We have entered a full and potentially confusing week in the Church’s year.

Halloween
Today our communities are celebrating Halloween. I find Christians have ambivalent feelings about the day, as observances can range anywhere from innocent costume parties with friends to dark fascination with death and the occult.

In our ministry to children—respecting the different decisions made by parents—we host a quiet, understated celebration called “Light and Life,” in which we do interact with some of the frightening images that children cannot help but be exposed to at this time of year. But we do so remembering and celebrating the fact that Jesus is the Lord of Light and Life. Children are given a candle as they depart, remembering that they carry Christ’s light wherever they go. (This year’s celebration is today on the parish hall stage, 3:30-4:00PM. Some children arrive in costumes; some don’t.)

Halloween hardly seems like a Christian celebration, yet its name is a reference to the celebration of All Saints. We hear the similarity to the familiar word “hallowed” in the Lord’s Prayer: Our Father, who art in heaven, hallowed be thy name. To be “hallowed” is to be holy, to be set apart.

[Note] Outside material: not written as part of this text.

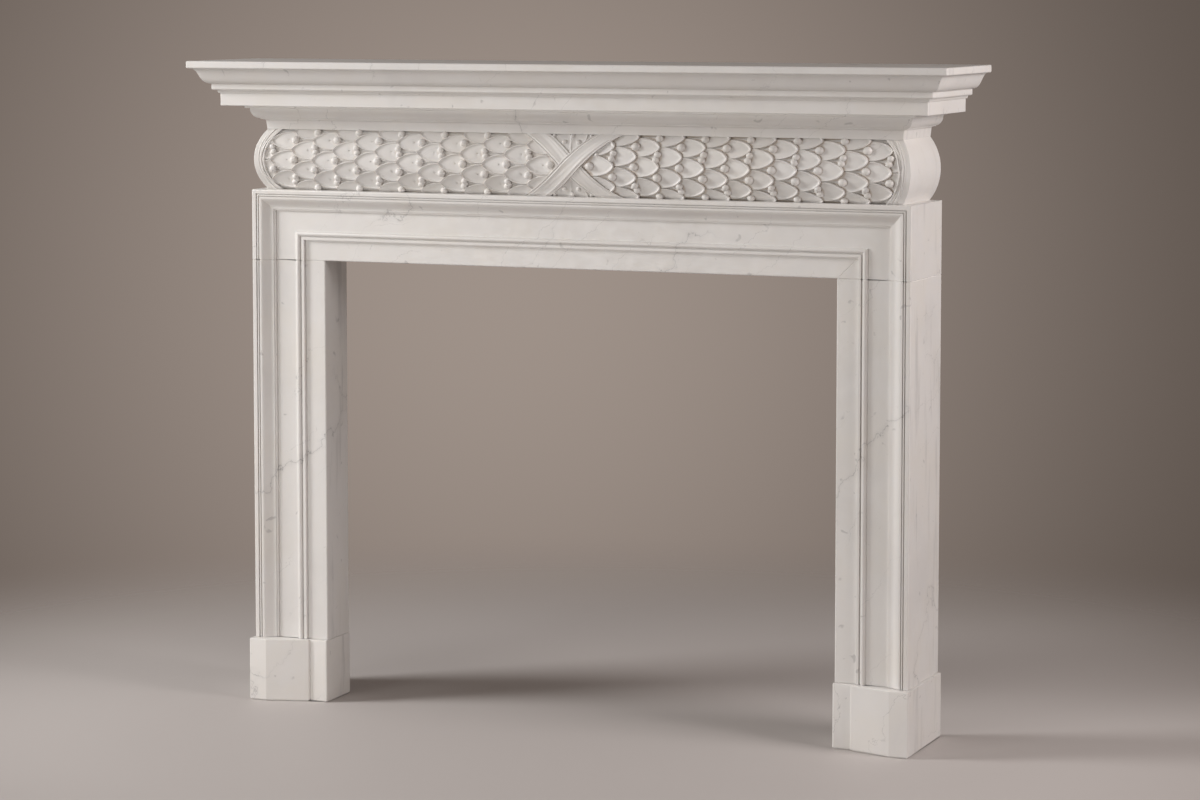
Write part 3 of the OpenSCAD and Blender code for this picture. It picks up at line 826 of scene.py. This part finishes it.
# Plain ground in the wedges above and below the crossing of the ribbons
def wedgeGround():
    t = np.linspace(-arcHalf - 1, arcHalf + 1, 60)[:, None]
    q = np.linspace(-1, 1, 9)[None]
    x = ribbonX(np.abs(t)) * q + 3 * q
    return shells(onFrieze(x, t, 2.6)[None], onFrieze(x[:, [0, -1]], t, -1.5)[None])


# Tips and rows of the leaves of one half: every other row lies half a pitch back
def leafGrid():
    row, n = np.meshgrid(np.arange(-3, 4), np.arange(-1, 9), indexing="ij")
    tips = frieze["lastTip"] - (n + 0.5 * (row % 2)) * frieze["leafPitch"] + frieze["leafPitch"]
    edge = innerEdge(np.where(np.abs(row) < 3, row * frieze["leafRow"], arcHalf))
    shown = (tips > ribbonX(np.abs(row) * frieze["leafRow"]) + 36) & (tips < edge + 62)
    return tips[shown], row[shown]


# Spots of the berries past the tips, in both halves, as x, t, level, radius, turn and squash; two
# rows have pairs, one of them with a third
def berrySpots(tips, rows):
    near = tips < 150                                  # by the ribbon, one more berry a pitch nearer
    x = np.concatenate([tips, tips[near] - frieze["leafPitch"]]) + frieze["berryGap"]
    rows = np.concatenate([rows, rows[near]])
    t = rows * frieze["leafRow"]
    shown = (x < innerEdge(t) - 6) & (x > ribbonX(np.abs(t)) + frieze["ribbon"][0] + 3)
    t = np.clip(t, -frieze["berryTop"], frieze["berryTop"])
    spots = []
    for side, facing in ((1, 0.0), (-1, math.pi)):
        for x0, row, t0 in zip(x[shown], rows[shown], t[shown]):
            wobble = random.normal(0, 0.5, 3)
            if row in (1, -2):
                lean = math.copysign(frieze["twinLean"], row)
                for part in (-1, 1):
                    spots.append((side * (x0 + lean * part + wobble[0]), t0 + 5.0 * part + wobble[1],
                                  3.3, frieze["twin"], facing + 0.35 * part * side, 0.95))
                if row == -2:
                    spots.append((side * (x0 - 4.5), t0 + wobble[2], 3.6, frieze["third"], facing, 1.0))
            else:
                radius = frieze["berry"] * (1 + 0.03 * wobble[2]) - (0.7 if abs(row) == 3 else 0)
                spots.append((side * (x0 + wobble[0]), t0 + wobble[1], 3.0, radius, facing, 1.0))
    return spots


# Spots of the berries round the crossing of the ribbons
def motifSpots():
    spots = [(55, 22, 3.0, 4.5, 0.0, 1.0)]
    for x, t, r in frieze["motifBerries"]:
        for end in (1, -1):
            spots += [(x, end * t, 3.0, r, 0.0, 1.0), (-x, end * t, 3.0, r, math.pi, 1.0)]
    return spots + [(0, end * 58, 2.6, 6.0, -end * math.pi / 2, 0.8) for end in (1, -1)]


# The carved frieze as a block with bindings, leaves, berries, and ribbons with stems
def friezePieces(material):
    finishMesh("friezeBlock", *friezeBody(), "frieze", material, 40)
    tips, rows = leafGrid()
    right, left = leaves(tips, rows, False), leaves(tips, rows, True)
    finishMesh("friezeLeaves", *joined([right[:2], left[:2]]), "frieze", material, 38,
               leafPlace=np.concatenate([right[2], left[2]]))
    print("leaves", 2 * len(tips))
    spots = berrySpots(tips, rows) + motifSpots()
    finishMesh("friezeBerries", *berries(spots), "frieze", material, 40)
    print("berries", len(spots))
    stemmed = tips + frieze["berryGap"] < innerEdge(rows * frieze["leafRow"]) + 10
    parts = [stems(tips[stemmed], rows[stemmed], mirrored) for mirrored in (False, True)]
    parts += [ribbon(-1, 5.6, 7.4), ribbon(1, 8.6, 7.8)]
    parts += [smallLeaf((side * 1.5, end * 24), (side * 24, end * 72), 13.5, 5.4, 3.2)
              for end in (1, -1) for side in (1, -1)]
    finishMesh("friezeRibbons", *joined(parts + [wedgeGround()]), "frieze", material, 38)


jamb("jamb_left", -1, plinthTop, openingTop, marble("marbleJambLeft", (0.3, 0.1, 0.2)))
jamb("jamb_right", 1, plinthTop, openingTop, marble("marbleJambRight", (1.9, 0.4, 3.1)))
head(marble("marbleHead", (5.2, 1.1, 0.7)))
print("architrave made")
plinthBlock("plinth_left", -1, marble("marblePlinthLeft", (7.1, 2.0, 1.3)))
plinthBlock("plinth_right", 1, marble("marblePlinthRight", (3.3, 5.0, 2.3)))
cornice("shelf", shelfOutline(shelf), marble("marbleShelf", (2.4, 7.7, 5.3)), corner=2.0)
cornice("bed_mould", bedOutline(bed), marble("marbleBed", (9.2, 3.1, 0.3)))
print("plinths, shelf and bed mould made")
friezePieces(marble("marbleFrieze", (4.4, 6.2, 8.1), veins=0.4, carving=frieze))
print("frieze made")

Thus, All Hallows Eve is the eve of the celebration of all God’s holy people: All Saints Day.

All Saints
Though I did not grow up celebrating All Saints Day, I am becoming increasingly convinced that knowing about and celebrating the lives of the saints is an important part of our Christian formation. It is part of how the Gospel captures our imagination. I’m including here a brief snippet from my recently defended doctoral thesis project, which concerns this topic:


Celebrations of the lives of the saints—that is, those faithful people who the Church celebrates as exemplars of faith and life—is a practice that can broaden one’s social imaginary [that is, the imaginative framework through which we view the world] immensely, providing glimpses of holiness, joy, and virtue. These images live in the Christian’s imagination in parallel to the heroes and heroines of popular films and stories, who too often present a shallow image of greatness achieved by aggression or charm.

Examining celebrity culture, Craig Detweiler and Barry Taylor state that “Protestant skepticism regarding ‘religious saints’ may have encouraged the rampant canonization of secular saints instead”–then questioning, “Which is preferable? An array of time-tested saints connected to particular questions and needs? Or a constellation of freshly-minted stars popping up on sitcoms, advertisements, and talk shows?”

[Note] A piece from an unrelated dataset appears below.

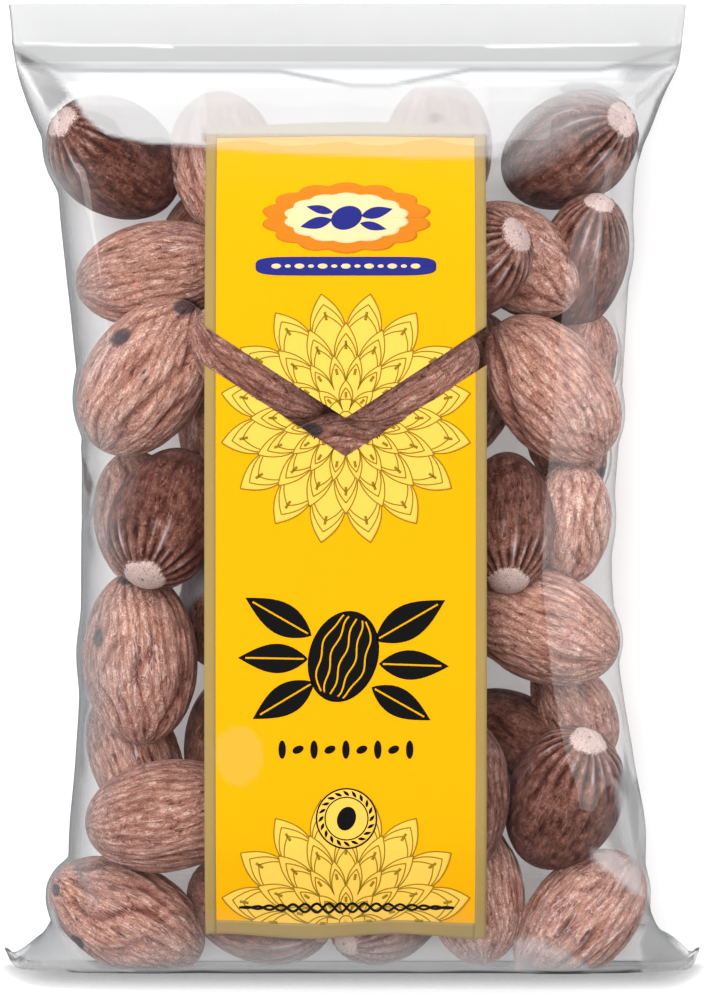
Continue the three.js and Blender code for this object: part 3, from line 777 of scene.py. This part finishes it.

[Detweiler and Taylor] suggest that Pope John Paul II’s canonization of more saints than all the other twentieth-century popes combined is a “brilliant, subversive, and enduring response to celebrity culture. We must recognize the value … of mere humans who dare to live Christ-like lives. If not, what values will be provided by our secular saints?”


I’m sure some members of our congregation will be joining the Red Sox victory parade later today. Our region will celebrate the victory because the Sox are “our team.” In a deeper and more abiding way, the Church celebrates the victory of the saints because they are “our people,” members with us of the one Body of Christ.

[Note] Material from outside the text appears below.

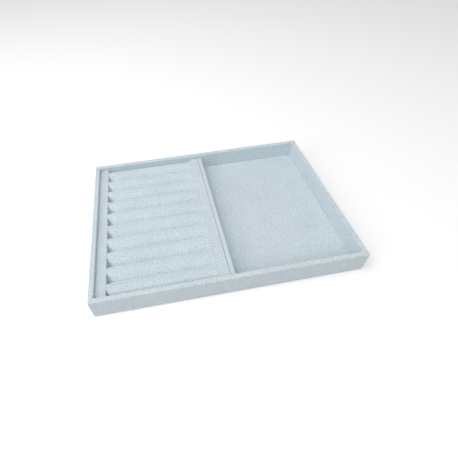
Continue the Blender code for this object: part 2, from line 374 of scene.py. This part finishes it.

So, this Sunday morning, November 4, our festivities will include a joyous festal procession (victory parade?), the Litany of Saints, and Baptism, in which we invite a young child into the fellowship of the saints.

All Souls
In the evening, we take a more solemn tone as we celebrate All Souls Day (technically named “Commemoration of the Faithful Departed”).

We give specific attention to friends and relatives who have died within the past year, commending them to God’s mercy and proclaiming the good news of eternal life. We share Holy Communion, remembering that the sacrament not only celebrates what Christ has done in the past, but also reaches forward in hope to the last day when death will be destroyed and the Lord will prepare a rich feast for all people. If we are united with Christ, we are not truly separated from those faithful people who have gone before us.

In many ways, the Christian celebration of All Souls is our answer to the darker aspects of Halloween. Yes, we deal with themes of death and darkness directly; we acknowledge their reality, and the pain and fear connected with them. We also recognize our ongoing love for those who have departed from us, and our desire to be with them again.

But this desire does not lead us into fascination with death, ghosts, and spirits. Rather, this desire leads us into hope: Hope in the day when death will be swallowed up in life, and into a fellowship of love that is stronger than death.

It will be a joy to celebrate these feasts together.